**Exercise requirements**
What follows is a listing; restate every line of it word for word.

___ Material ___

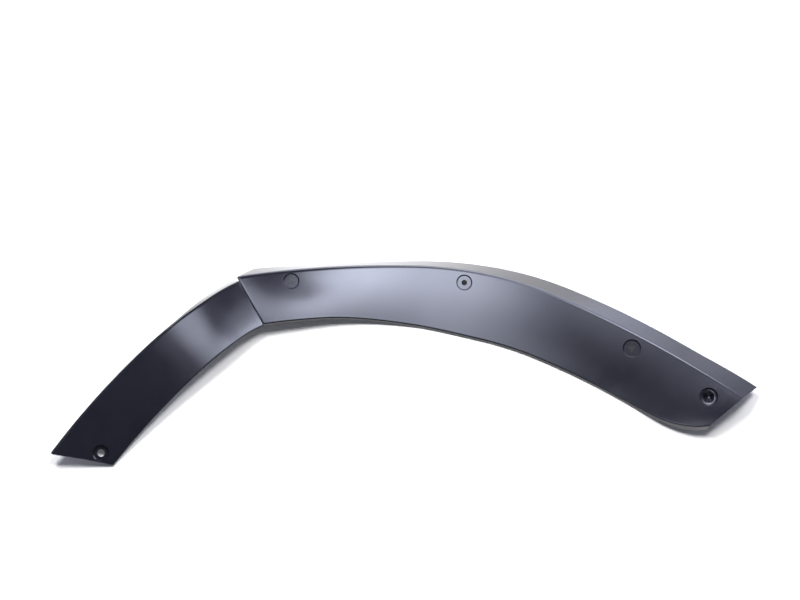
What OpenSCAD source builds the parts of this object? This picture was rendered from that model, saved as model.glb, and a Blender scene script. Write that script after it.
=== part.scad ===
// Rear mudguard: a one-piece moulded wheel arch guard in black plastic.
// It lies face up as it rests on a flat surface, flange behind and rim in front.
// X runs along the length, Y away from the wheel opening, Z up.
// The shell is a long rear panel and a short front panel that meet at a fold line.
// Each panel has a splayed flange behind, a soft crease, a crowned face and a rolled rim.
// FACETED: the shell is a polyhedron lofted through formula sections, since every
// panel bends in plan, twists and changes width at once.

/* [Shell] */
// Wall thickness of the moulding, mm
wall = 2.8; // [2.4:0.1:3.2]
// Outer radius of the crease between flange and face, mm
crease_r = 6; // [4.5:0.5:7.5]
// Rise of the face above a flat chord, mm
crown = 1.2; // [0:0.2:2.4]
// Outer radius of the rolled rim, mm
rim_r = 3.6; // [3.4:0.1:4.4]
// Length of the rear rim lip past the face edge, mm
rim_len = 3; // [2.4:0.2:5]
// Angle of the rim lip below level, degrees
rim_angle = 62; // [50:1:70]

/* [Rear panel plan] */
// Heading of the crease at the fold, degrees
rear_heading = 9.85; // [7:0.25:12]
// Length of the gentle bend after the fold, mm
rear_len_a = 226; // [205:1:245]
// Radius of the gentle bend, mm
rear_rad_a = 1231; // [1000:1:1500]
// Length of the main bend, mm
rear_len_b = 197.5; // [170:0.5:215]
// Radius of the main bend, mm
rear_rad_b = 460; // [420:1:520]
// Radius of the last, nearly straight bend, mm
rear_rad_c = 1498; // [1200:1:2000]
// Length of the rear crease from the fold to the tail cut, mm
rear_len = 682.5; // [665:0.5:700]
// Face width at the fold, mm
rear_w_fold = 62; // [58:0.5:66]
// Face width at the middle, mm
rear_w_mid = 81; // [76:0.5:85]
// Face width before the tail corner, mm
rear_w_tail = 78.5; // [74:0.5:82]
// Lean of the fold line, mm along per mm across
fold_lean = 0.38; // [0.34:0.01:0.42]
// Lean of the tail cut, mm along per mm across
tail_lean = 0.3; // [0.26:0.01:0.36]
// Face width left at the tail cut, mm
tail_end_w = 53; // [48:0.5:58]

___

**Exercise output**
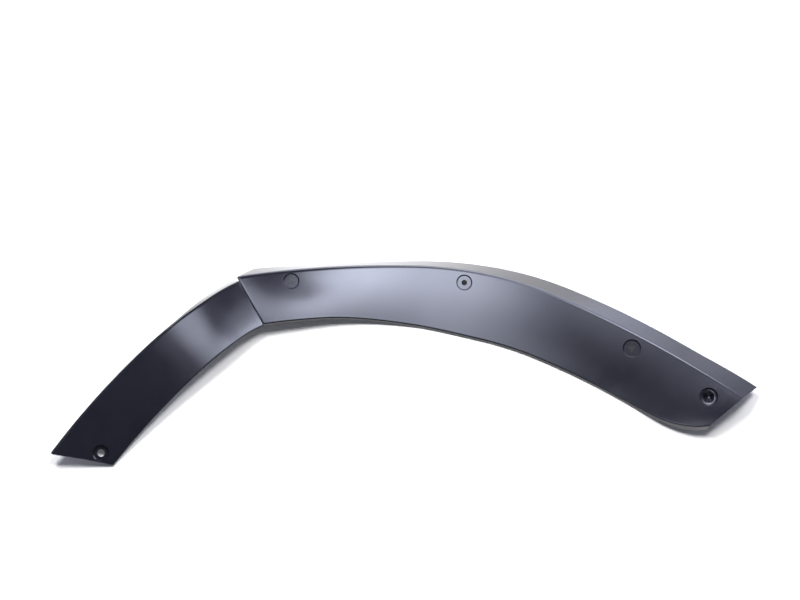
What OpenSCAD source builds the parts of this object? This picture was rendered from that model, saved as model.glb, and a Blender scene script. Write that script after it.
=== part.scad ===
// Rear mudguard: a one-piece moulded wheel arch guard in black plastic.
// It lies face up as it rests on a flat surface, flange behind and rim in front.
// X runs along the length, Y away from the wheel opening, Z up.
// The shell is a long rear panel and a short front panel that meet at a fold line.
// Each panel has a splayed flange behind, a soft crease, a crowned face and a rolled rim.
// FACETED: the shell is a polyhedron lofted through formula sections, since every
// panel bends in plan, twists and changes width at once.

/* [Shell] */
// Wall thickness of the moulding, mm
wall = 2.8; // [2.4:0.1:3.2]
// Outer radius of the crease between flange and face, mm
crease_r = 6; // [4.5:0.5:7.5]
// Rise of the face above a flat chord, mm
crown = 1.2; // [0:0.2:2.4]
// Outer radius of the rolled rim, mm
rim_r = 3.6; // [3.4:0.1:4.4]
// Length of the rear rim lip past the face edge, mm
rim_len = 3; // [2.4:0.2:5]
// Angle of the rim lip below level, degrees
rim_angle = 62; // [50:1:70]

/* [Rear panel plan] */
// Heading of the crease at the fold, degrees
rear_heading = 9.85; // [7:0.25:12]
// Length of the gentle bend after the fold, mm
rear_len_a = 226; // [205:1:245]
// Radius of the gentle bend, mm
rear_rad_a = 1231; // [1000:1:1500]
// Length of the main bend, mm
rear_len_b = 197.5; // [170:0.5:215]
// Radius of the main bend, mm
rear_rad_b = 460; // [420:1:520]
// Radius of the last, nearly straight bend, mm
rear_rad_c = 1498; // [1200:1:2000]
// Length of the rear crease from the fold to the tail cut, mm
rear_len = 682.5; // [665:0.5:700]
// Face width at the fold, mm
rear_w_fold = 62; // [58:0.5:66]
// Face width at the middle, mm
rear_w_mid = 81; // [76:0.5:85]
// Face width before the tail corner, mm
rear_w_tail = 78.5; // [74:0.5:82]
// Lean of the fold line, mm along per mm across
fold_lean = 0.38; // [0.34:0.01:0.42]
// Lean of the tail cut, mm along per mm across
tail_lean = 0.3; // [0.26:0.01:0.36]
// Face width left at the tail cut, mm
tail_end_w = 53; // [48:0.5:58]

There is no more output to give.